Dataset content ->
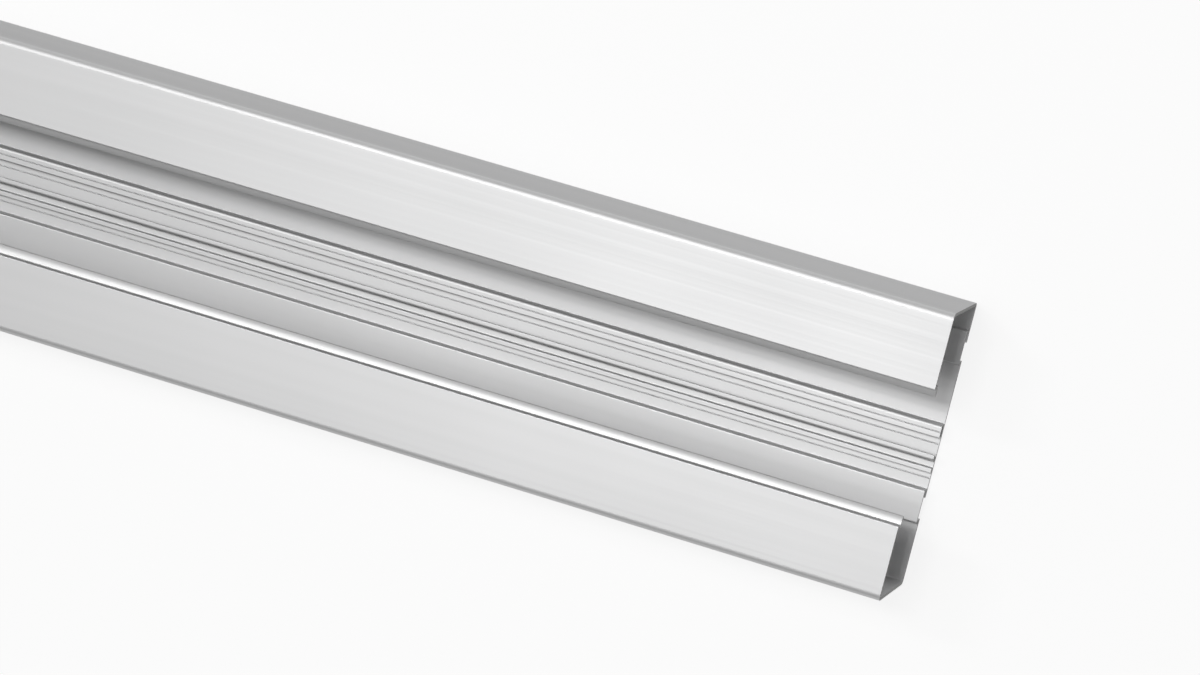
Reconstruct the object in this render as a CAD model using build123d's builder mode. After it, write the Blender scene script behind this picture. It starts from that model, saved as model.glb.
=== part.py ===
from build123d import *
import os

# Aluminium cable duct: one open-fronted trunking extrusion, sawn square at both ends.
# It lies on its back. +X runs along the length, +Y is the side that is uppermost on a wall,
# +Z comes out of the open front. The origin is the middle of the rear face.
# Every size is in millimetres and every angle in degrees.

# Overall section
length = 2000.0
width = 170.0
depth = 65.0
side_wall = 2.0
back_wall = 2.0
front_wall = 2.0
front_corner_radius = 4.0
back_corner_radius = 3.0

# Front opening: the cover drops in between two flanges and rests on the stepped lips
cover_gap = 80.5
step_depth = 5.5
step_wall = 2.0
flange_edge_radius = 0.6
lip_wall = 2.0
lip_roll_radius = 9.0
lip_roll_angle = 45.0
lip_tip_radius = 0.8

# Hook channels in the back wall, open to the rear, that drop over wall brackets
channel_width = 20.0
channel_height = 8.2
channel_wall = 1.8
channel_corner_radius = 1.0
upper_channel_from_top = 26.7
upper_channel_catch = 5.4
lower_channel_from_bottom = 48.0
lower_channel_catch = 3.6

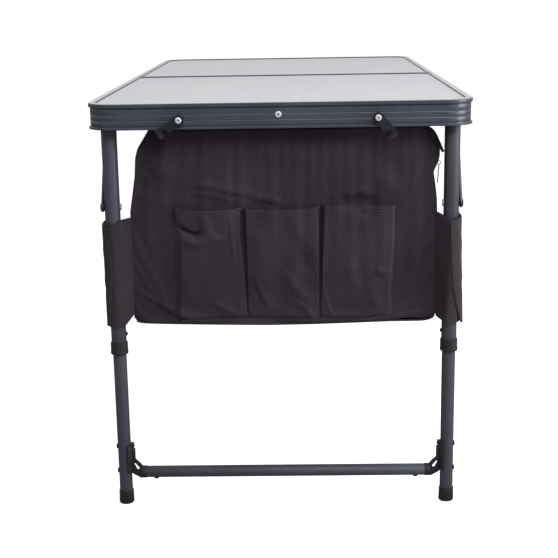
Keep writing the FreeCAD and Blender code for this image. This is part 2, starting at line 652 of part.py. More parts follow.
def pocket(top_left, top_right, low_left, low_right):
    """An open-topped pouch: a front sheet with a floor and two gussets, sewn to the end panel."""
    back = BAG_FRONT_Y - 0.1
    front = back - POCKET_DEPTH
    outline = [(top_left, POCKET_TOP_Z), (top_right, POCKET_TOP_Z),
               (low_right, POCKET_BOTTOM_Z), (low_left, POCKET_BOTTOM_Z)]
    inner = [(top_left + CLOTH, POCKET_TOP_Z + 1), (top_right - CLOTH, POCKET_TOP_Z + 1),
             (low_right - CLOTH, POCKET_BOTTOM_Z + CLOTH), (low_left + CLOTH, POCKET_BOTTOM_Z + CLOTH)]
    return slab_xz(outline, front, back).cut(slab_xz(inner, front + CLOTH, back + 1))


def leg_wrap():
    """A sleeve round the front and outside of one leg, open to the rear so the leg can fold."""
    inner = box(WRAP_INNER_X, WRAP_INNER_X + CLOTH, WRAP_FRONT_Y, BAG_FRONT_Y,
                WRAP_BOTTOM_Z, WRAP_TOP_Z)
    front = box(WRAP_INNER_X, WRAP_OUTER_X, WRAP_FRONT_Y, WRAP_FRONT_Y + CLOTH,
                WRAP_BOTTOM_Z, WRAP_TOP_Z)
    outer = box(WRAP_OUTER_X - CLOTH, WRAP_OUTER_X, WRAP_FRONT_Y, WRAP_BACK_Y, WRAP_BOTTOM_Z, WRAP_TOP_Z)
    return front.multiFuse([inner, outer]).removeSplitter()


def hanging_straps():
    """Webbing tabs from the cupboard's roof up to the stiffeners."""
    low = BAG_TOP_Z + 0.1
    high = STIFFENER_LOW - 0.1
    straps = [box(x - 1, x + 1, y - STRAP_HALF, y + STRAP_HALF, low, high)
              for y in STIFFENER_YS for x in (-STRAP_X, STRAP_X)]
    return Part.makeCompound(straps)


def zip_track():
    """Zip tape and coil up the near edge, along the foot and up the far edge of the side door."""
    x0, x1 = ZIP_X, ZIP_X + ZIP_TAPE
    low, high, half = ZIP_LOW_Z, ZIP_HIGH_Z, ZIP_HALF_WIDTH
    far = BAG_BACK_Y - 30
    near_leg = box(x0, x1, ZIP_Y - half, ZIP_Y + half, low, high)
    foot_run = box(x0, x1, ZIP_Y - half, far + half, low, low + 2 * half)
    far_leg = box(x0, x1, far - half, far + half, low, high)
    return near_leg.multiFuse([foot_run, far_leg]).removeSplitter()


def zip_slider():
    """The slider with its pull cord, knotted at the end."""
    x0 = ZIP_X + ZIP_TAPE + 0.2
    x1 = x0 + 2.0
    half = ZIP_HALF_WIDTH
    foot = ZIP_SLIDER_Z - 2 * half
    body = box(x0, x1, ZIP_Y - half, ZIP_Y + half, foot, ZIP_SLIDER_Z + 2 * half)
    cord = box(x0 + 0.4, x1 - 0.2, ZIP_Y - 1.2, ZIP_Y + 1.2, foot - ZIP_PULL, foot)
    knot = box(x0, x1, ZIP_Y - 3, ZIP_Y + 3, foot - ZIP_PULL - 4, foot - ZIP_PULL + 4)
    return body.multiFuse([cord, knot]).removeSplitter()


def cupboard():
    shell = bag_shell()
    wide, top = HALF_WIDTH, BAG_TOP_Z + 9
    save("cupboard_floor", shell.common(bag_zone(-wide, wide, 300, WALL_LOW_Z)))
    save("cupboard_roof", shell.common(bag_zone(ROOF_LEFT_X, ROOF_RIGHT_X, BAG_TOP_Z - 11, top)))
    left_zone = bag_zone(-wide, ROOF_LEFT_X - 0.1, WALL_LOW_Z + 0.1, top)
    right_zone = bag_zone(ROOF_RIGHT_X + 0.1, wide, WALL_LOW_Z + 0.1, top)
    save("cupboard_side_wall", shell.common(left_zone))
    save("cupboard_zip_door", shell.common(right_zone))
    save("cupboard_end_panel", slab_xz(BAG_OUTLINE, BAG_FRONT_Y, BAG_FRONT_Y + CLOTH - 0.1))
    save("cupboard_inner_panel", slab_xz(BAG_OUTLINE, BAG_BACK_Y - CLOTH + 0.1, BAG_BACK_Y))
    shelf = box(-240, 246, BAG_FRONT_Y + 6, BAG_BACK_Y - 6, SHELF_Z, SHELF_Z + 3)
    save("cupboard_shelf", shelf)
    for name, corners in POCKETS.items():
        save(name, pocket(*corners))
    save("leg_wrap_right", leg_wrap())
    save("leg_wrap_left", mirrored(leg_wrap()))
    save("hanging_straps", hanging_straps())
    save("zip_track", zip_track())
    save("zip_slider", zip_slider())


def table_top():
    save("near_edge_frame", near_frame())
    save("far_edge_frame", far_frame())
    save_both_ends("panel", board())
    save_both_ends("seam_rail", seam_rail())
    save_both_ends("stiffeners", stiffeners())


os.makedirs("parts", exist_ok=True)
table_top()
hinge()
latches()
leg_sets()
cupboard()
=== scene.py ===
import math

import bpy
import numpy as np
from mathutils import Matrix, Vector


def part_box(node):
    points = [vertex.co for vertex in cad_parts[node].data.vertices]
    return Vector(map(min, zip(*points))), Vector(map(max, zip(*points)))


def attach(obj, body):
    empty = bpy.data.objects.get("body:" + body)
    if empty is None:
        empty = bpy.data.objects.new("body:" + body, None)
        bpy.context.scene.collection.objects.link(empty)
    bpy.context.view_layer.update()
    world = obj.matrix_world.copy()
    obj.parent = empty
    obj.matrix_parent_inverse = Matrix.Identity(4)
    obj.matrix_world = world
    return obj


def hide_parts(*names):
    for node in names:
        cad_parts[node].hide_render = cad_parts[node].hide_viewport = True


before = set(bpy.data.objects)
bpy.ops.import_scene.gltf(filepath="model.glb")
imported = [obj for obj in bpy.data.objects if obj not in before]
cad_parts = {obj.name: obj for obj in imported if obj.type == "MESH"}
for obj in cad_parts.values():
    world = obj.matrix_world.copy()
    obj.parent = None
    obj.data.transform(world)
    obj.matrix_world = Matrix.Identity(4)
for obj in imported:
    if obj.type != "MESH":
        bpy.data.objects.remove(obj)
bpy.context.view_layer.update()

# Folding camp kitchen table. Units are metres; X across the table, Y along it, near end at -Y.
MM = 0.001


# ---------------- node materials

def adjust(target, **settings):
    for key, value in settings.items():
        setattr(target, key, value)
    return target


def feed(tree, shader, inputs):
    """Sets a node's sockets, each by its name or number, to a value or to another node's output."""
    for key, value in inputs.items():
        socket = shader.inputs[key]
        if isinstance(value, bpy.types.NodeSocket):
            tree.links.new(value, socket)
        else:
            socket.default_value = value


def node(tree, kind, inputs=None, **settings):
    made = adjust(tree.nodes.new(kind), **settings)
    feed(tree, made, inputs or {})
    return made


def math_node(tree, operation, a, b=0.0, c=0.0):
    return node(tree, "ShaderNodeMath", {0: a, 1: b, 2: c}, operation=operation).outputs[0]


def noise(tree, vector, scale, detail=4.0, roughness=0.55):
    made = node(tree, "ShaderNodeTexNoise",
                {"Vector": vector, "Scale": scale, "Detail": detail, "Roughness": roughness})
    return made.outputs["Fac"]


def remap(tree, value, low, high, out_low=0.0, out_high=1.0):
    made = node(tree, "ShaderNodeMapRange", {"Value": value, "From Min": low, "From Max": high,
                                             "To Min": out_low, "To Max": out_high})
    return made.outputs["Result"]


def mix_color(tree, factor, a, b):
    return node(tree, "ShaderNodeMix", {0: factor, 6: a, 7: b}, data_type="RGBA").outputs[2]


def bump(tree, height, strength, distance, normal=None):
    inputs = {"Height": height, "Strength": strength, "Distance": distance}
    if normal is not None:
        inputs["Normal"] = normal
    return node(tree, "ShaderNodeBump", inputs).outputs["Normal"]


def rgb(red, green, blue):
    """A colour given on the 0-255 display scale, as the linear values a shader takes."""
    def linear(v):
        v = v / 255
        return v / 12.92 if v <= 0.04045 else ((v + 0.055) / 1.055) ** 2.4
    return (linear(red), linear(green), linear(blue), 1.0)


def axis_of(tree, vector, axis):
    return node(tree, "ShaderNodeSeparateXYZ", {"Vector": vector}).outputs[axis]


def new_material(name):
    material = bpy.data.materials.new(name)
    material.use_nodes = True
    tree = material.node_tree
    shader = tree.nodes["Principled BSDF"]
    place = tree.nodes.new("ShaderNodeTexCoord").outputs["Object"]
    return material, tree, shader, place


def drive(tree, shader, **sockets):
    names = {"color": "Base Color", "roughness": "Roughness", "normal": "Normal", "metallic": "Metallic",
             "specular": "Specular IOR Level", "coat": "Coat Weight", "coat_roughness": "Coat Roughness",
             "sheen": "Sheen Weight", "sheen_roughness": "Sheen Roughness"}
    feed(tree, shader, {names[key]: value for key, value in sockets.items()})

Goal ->
Look back at the entries above and repeat, unchanged, every line from the line holding "Keep writing the" through the line holding "return slab_xz(outline, front, back).cut(slab_xz(inner, front".

Reply to the exercise ->
Keep writing the FreeCAD and Blender code for this image. This is part 2, starting at line 652 of part.py. More parts follow.
def pocket(top_left, top_right, low_left, low_right):
    """An open-topped pouch: a front sheet with a floor and two gussets, sewn to the end panel."""
    back = BAG_FRONT_Y - 0.1
    front = back - POCKET_DEPTH
    outline = [(top_left, POCKET_TOP_Z), (top_right, POCKET_TOP_Z),
               (low_right, POCKET_BOTTOM_Z), (low_left, POCKET_BOTTOM_Z)]
    inner = [(top_left + CLOTH, POCKET_TOP_Z + 1), (top_right - CLOTH, POCKET_TOP_Z + 1),
             (low_right - CLOTH, POCKET_BOTTOM_Z + CLOTH), (low_left + CLOTH, POCKET_BOTTOM_Z + CLOTH)]
    return slab_xz(outline, front, back).cut(slab_xz(inner, front + CLOTH, back + 1))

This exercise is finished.